I love this question of whether the money issued by the government is a liability of the government, because my background is in philosophy. Philosophers love to discuss the nature of things, and this is a question about the nature of money, debt and credit. I defend the idea that the money issued by government is not a liability of government, and Randy Wray defends the claim that it is a liability of government. And Randy has the great A. Mitchell Innes on his side. 

After thousands of words about money, IOU's accounting and liabilities Dan Kervick finally concludes with his thoughts:

But I personally think, and believe the MMT economists tend to agree with this, that there is also a major role for the government spending its money into the economy which is debt-free issuance.

Cripes Again!  It is like trying to follow a guy with the ball running all over the field being chased by everyone else, not being entirely sure whose side the chasers are on, they do not even know, and finally crossing the goal line.  Crossing the line but not with any certitude of anything in the score really changing!

Where, or where is that rock that I seek, that fixed point upon which to stand and apply the lever that will move the earth?  No place!  All I can say is that I think, (and what do I know?) that Dan Kervick, like me, would say that money:  What money is, is a thing that the government brings into existence, spends into the economy and until it taxes it out of the economy it exists forever in the economy.  What money does in the economy may be related to debit and credit exchanges as well as a medium of exchange for goods and services.  Every single piece or unit of money once it is created or "born" into the system, however we choose to give it specific as well as unique identity like my serialization scheme, every unique unit of money once born lives forever.  Taxes might only put it into temporary suspense to be reintroduced to the system as required into the future as an alternative to creating "new" money to be born fresh as a baby into the system.

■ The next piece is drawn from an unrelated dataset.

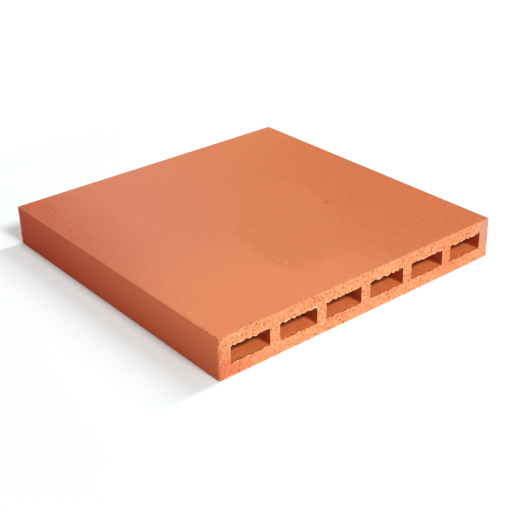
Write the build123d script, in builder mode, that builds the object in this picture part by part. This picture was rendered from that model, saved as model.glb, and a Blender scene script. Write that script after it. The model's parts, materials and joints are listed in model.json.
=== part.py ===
"""Perforated clay tile: a square slab of fired clay, extruded in one piece with a row of flat cells through it.

The frame has its origin at the middle of the underside. X runs across the cells, along the cut end that
shows their mouths. Y runs along the cells, the way the clay left the die. Z is up. Sizes are in millimetres.
"""

import os

from build123d import *

# The slab
tile_width = 400.0  # across the cells
tile_length = 400.0  # along the cells, from one wire-cut end to the other
tile_thickness = 50.0
arris_radius = 1.5  # on the four long edges, as the die leaves them

# The cells
cell_count = 6
side_wall = 15.0  # clay beside the first and the last cell
face_wall = 15.0  # clay above and below every cell
web = 13.0  # clay between two cells
cell_corner_radius = 1.5

# What is left for a cell between its walls
cell_width = (tile_width - 2 * side_wall - (cell_count - 1) * web) / cell_count
cell_height = tile_thickness - 2 * face_wall
cell_pitch = cell_width + web

with BuildPart() as clay_tile:
    # The die's opening, seen from the cut end: a rounded slab with the cells left out of it
    with BuildSketch(Plane.XZ) as die_section:
        with Locations((0, tile_thickness / 2)):
            RectangleRounded(tile_width, tile_thickness, arris_radius)
            with GridLocations(cell_pitch, 0, cell_count, 1):
                RectangleRounded(cell_width, cell_height, cell_corner_radius, mode=Mode.SUBTRACT)
    # Both ends are cut square by a wire, so they keep sharp edges
    extrude(amount=tile_length / 2, both=True)

clay_tile.part.label = "clay_tile"

os.makedirs("parts", exist_ok=True)
export_step(clay_tile.part, "parts/clay_tile.step")

print(f"cell {cell_width:.2f} by {cell_height:.2f} mm, one every {cell_pitch:.2f} mm")
print(f"solid volume {clay_tile.part.volume / 1e6:.3f} litres")
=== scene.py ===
"""Perforated clay tile: the looks of the fired and wire-cut clay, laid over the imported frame.

All sizes are in metres, in the frame's own axes: X runs across the cells, Y along them and Z up, with the
origin at the middle of the underside. The view is onto the cut end at -Y and the left side at -X.
"""

import json
import math
import bpy
from mathutils import Matrix, Vector


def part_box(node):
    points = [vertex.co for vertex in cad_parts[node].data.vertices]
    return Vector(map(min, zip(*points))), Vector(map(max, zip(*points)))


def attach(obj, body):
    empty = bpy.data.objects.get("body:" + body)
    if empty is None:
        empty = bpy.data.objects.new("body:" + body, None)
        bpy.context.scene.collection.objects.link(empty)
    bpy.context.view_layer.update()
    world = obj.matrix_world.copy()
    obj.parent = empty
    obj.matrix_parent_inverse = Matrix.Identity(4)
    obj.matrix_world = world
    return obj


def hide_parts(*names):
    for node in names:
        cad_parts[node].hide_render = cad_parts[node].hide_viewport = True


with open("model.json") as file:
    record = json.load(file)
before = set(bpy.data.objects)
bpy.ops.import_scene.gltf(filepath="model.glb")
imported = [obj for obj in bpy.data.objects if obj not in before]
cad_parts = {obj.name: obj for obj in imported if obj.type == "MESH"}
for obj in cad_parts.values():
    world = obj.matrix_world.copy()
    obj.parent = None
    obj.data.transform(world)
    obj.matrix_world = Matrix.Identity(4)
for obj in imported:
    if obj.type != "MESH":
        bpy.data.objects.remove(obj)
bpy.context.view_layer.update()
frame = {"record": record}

MM = 0.001

# The slab, as the frame holds it
tile_low, tile_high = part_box("clay_tile")
tile_width = tile_high.x - tile_low.x
tile_length = tile_high.y - tile_low.y
tile_thickness = tile_high.z - tile_low.z

# The cells, from the boxes that the record gives for them, which stay clear of the cells' own walls
box_clearance = 0.5 * MM
openings = frame["record"]["physics"]["openings"]
cell_boxes = [[Vector(corner) for corner in opening["box_m"]] for opening in openings]
cell_width = cell_boxes[0][1].x - cell_boxes[0][0].x + 2 * box_clearance
cell_height = cell_boxes[0][1].z - cell_boxes[0][0].z + 2 * box_clearance
cell_pitch = cell_boxes[1][0].x - cell_boxes[0][0].x

# What the die leaves
arris_radius = 1.5 * MM
cell_corner_radius = 1.5 * MM

# What the wire tore at the cut ends
tooth_size = 5.0 * MM  # of the teeth along the long edges of each mouth
tooth_difference = 0.8 * MM  # longer on the upper edge, and shorter on the lower one
tooth_depth = 1.0 * MM
tooth_reach = 1.8 * MM  # how fast the teeth fade above and below the mouths
fray_size = 2.0 * MM  # of the fraying, on the teeth and on the short edges
fray_depth = 1.4 * MM  # on the short edges
fray_reach = 1.5 * MM  # how fast the fraying fades beside the mouths
lively_length = 26.0 * MM  # from where the teeth stand out to where they are flat
shine_length = 20.0 * MM  # from where the lips are bright to where they are dull
squaring_reach = 3.0 * MM  # how fast the squareness of the torn corners fades along the cells
tear_reach = 1.9 * MM  # how fast the teeth and the fraying fade along the cells
bite_size = 4.5 * MM  # of the bites out of the outer rims
bite_reach = 1.6 * MM
front_bite_depth = 2.8 * MM
back_bite_depth = 0.7 * MM
lip_width = 0.8 * MM  # of the lips that stand round the mouths
set_back_depth = 0.35 * MM  # of the open face of the cut, behind the lips
set_back_reach = 3.2 * MM
rough_size = 2.6 * MM
rough_depth = 0.6 * MM
pluck_spacing = 6.5 * MM  # from one plucked grain to the next
pluck_depth = 0.5 * MM

# The mesh
ruling = 0.9 * MM  # from one line to the next, over the cut ends
stations = 30  # rings along the tile, from one cut end to the other
crowding = 5.0  # how strongly those rings crowd towards the cut ends
tile_seed = 11

# The camera, where the photo's stood
camera_place = Vector((-713.8, -903.6, 600.0)) * MM
camera_aim = Vector((-34.7, -55.9, 25.0)) * MM
camera_roll = math.radians(-1.364)  # the right side of the picture dips
camera_lens = 75.13  # in millimetres, as the sensor is
camera_sensor = 36.0

# The light: a soft lamp in front, high enough to leave a dark line under the lip of each mouth, a long
# strip of light from the right, a small fill from the front right and an even glow from all round. The
# lamp is a touch cooler than the strip, since the red side of the tile warms the shadow that only the
# strip lights.
front_lamp_from = Vector((0.026, -0.742, 0.670))
front_lamp_power = 2.3
front_lamp_colour = (0.94, 1.0, 1.0)
front_lamp_spread = math.radians(14)
strip_from = Vector((1.0, 0.0, 1.07))
strip_distance = 10.0
strip_size = (1.0, 6.1)
strip_power = 473.0
strip_colour = (1.0, 0.93, 0.93)
fill_place = Vector((0.3, -1.3, 0.9))
fill_aim = Vector((0.0, -0.2, 0.03))
fill_size = 0.6
fill_power = 2.0
room_glow = 0.25

# The floor, which shows a little white of its own beside the tile and rises to full white far out
floor_colour = (0.88, 0.915, 0.915)
floor_own_white = 0.05
floor_rise_from = 0.45
floor_rise_to = 1.1
floor_reach = 3.0
floor_drop = 0.02 * MM  # clear of the underside

# Fired clay, in linear colour
skin_orange = (0.730, 0.237, 0.101)
# The top's painted sheen, painted pool of light and painted shade, which also darkens the edge chips
skin_rose_sheen = (0.632, 0.211, 0.121)
skin_painted_light = (0.750, 0.234, 0.097)
skin_painted_shade = (0.460, 0.094, 0.041)
skin_brown_shade = (0.582, 0.150, 0.045)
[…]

That is one long whole sentence from beginning to the ending period that violates the length rule that prohibits run on sentences.  It is totally outside the rules and I am so proud of it that I will flagrantly say it again as big and bold as I wish to say it. screw the rules:

Every single piece or unit of money once it is created or "born" into the system, however we choose to give it specific as well as unique identity like my serialization scheme, every unique unit of money once born lives forever and taxes only put it into temporary suspense to be reintroduced to the system as required into the future as an alternative to creating "new" money to be born fresh as a baby into the system.

That is the way to establish what money is.  Do that and maybe you economists can figure out what money does.  All you have to do is follow each unique unit of money if you want to do micro or aggregates of uniquely serialized units of money if you want to do macro.

I say:  Mark the money by numbering every money unit to identify what it is then follow it see what money naturally does.  At least what it does in the "un-natural" conceptual system we call out economic system and, then seeing its dysfunctions, redesign the system to make it work better for us.